The MWEM algorithm operates by alternating between a step that selects a poorly-performing query via exponential mechanism, and then updating the estimated joint distribution via the laplace mechanism, to perform better on the selected query. Over multiple iterations, the estimated joint distribution will become better at answering the selected workload of queries.

Because of this, the performance of MWEM is highly dependent on the quality of the candidate query workload. The implementation tries to generate a query workload that will perform well. You can provide some hints to influence the candidate queries. By default, MWEM will generate workloads with all one-way and two-way marginals. If you want to ensure three-way or higher marginals are candidates, you can use marginal_width. In cases where columns contain ordinal data, particularly in columns that are binned from continuous values, you can use add_ranges to ensure that candidate queries include range queries. If range queries are more important that two-way marginals, for example, you can combine add_ranges with a marginal_width=1 to suppress two-way marginals.

Each iteration spends a fraction of the budgeted epsilon. Very large numbers of iterations may divide the epsilon too small, resulting in large measurement error on each measurement. Conversely, using too few iterations will reduce error of individual measurements, but may interefere with the algorithm converging. For example, if your data set has 15 total one-way and two-way cuboids, and you use iterations=15, every cuboid will be measured with the maximum possible epsilon, but the fit may be poor.

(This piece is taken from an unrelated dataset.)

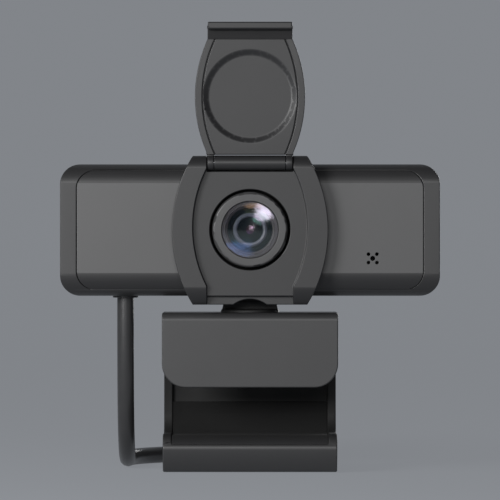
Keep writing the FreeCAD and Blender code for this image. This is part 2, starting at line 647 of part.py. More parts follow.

By default, the implementation chooses a number of iterations based on the size of the data. The number of candidate queries generated will be based on the number of iterations, and will focus on marginals, unless add_ranges is specified. You can also specify a q_count to ensure that a certain number of candidate queries is always generated, regardless of the number of iterations. This can be useful when you care more about range queries than marginals, because range queries each touch a single slice, while marginal cuboids may update hundreds or thousands of slices.

If you are confident that the candidate query workload is high quality, you can use measure_only to skip the query selection step, and just sample uniformly from the workload. This can double the budget available to measure the queries, but typically is not useful for anything but the smallest datasets.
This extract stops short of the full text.